IV.  Prospects and Pending Legislation

The Proposed Regulation is a priority for the Administration, so it is likely that the Department will issue a final regulation early in 2019.  In that regard, it only took the Department five-and-a-half months to finalize the Association Health Plans regulation, which is substantially similar to the Proposed Regulation.  It is also likely that the Treasury Department and the Internal Revenue Service will issue proposed guidance regarding MEP-related tax qualification issues in the near future.

It is worth noting that the Department’s Association Health Plan rule is currently being challenged in court by a dozen attorneys general in the U.S District Court for the District of Columbia.  The plaintiffs are challenging both the liberalization of the commonality requirements and provision allowing sole proprietors to participate in Association Health Plans.  That litigation could have an impact on any final MEP regulation.

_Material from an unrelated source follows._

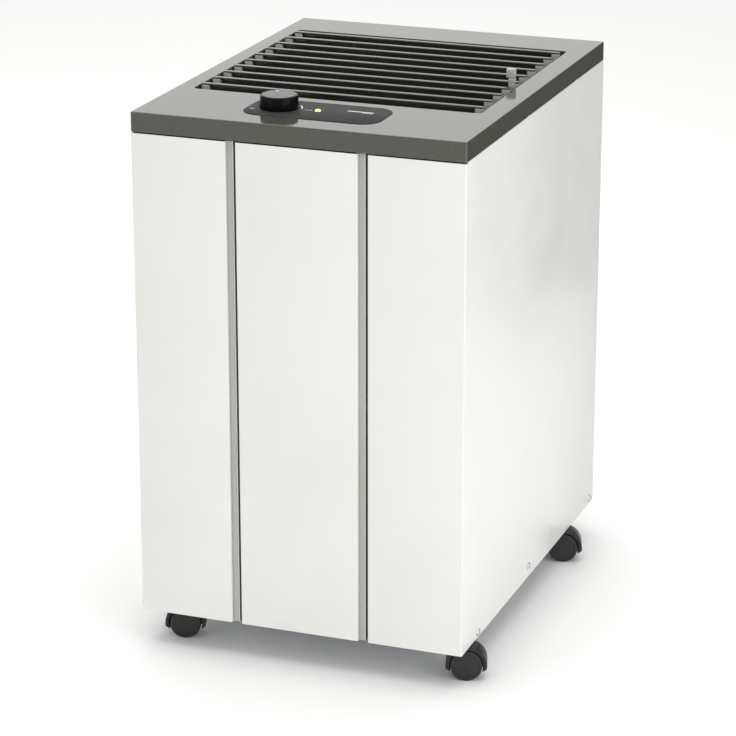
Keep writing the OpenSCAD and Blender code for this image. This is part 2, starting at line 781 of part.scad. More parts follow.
// Drip tray under the coils, with the trough that drains it into the tank
module drip_tray() color([0.85, 0.86, 0.86]) {
    y0 = cond_y - 10;
    y1 = filter_y - 4;
    x = coil_w / 2 + 4;
    spout_y = tank_y1 - 22;
    difference() {
        union() {
            block([-x, y0, drip_z], [x, y1, coil_z]);
            block([-trough_w / 2, spout_y, drip_z], [trough_w / 2, y0 + 1, drip_z + trough_h]);
        }
        block([-x + drip_t, y0 + drip_t, drip_z + drip_t], [x - drip_t, y1 - drip_t, coil_z + 1]);
        block([-trough_w / 2 + drip_t, spout_y + drip_t, drip_z + drip_t],
              [trough_w / 2 - drip_t, y0 + drip_t + 1, coil_z + 1]);
        bar_z(drip_z - 1, drip_z + drip_t + 1, 0, spout_y + drip_t + 6, 10);
    }
}

// Electrical box on the front of the upper bulkhead
module electrical_box() color([0.25, 0.26, 0.28]) {
    y1 = opening_y0 - rail_reach;
    difference() {
        block([30, y1 - 60, shelf_z + 20], [130, y1, shelf_z + 90]);
        block([32, y1 - 61, shelf_z + 22], [128, y1 - 2, shelf_z + 88]);
    }
    block([31, y1 - 60, shelf_z + 21], [129, y1 - 57, shelf_z + 89]);
    bar_z(shelf_z + 22, shelf_z + 70, 104, y1 - 28, 34);
    block([40, y1 - 30, shelf_z + 22], [74, y1 - 2, shelf_z + 60]);
}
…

There is a material chance that Congress preempts the Department’s rulemaking process by passing MEP-related legislation.  There are a number of bills in Congress that would permit the use of open MEPs.  Most notably, the Retirement Enhancement and Savings Act (H.R. 5282, S. 2526) – which cleared the Senate Finance Committee in 2016 on a unanimous vote – and the Family Savings Act (H.R. 6757) – which passed the House on September 27, 2018 – both contain provisions intended to expand the use of open MEPs.  Those bills are significantly broader in scope than the Proposed Regulation and would require neither commonality nor a substantial business purpose.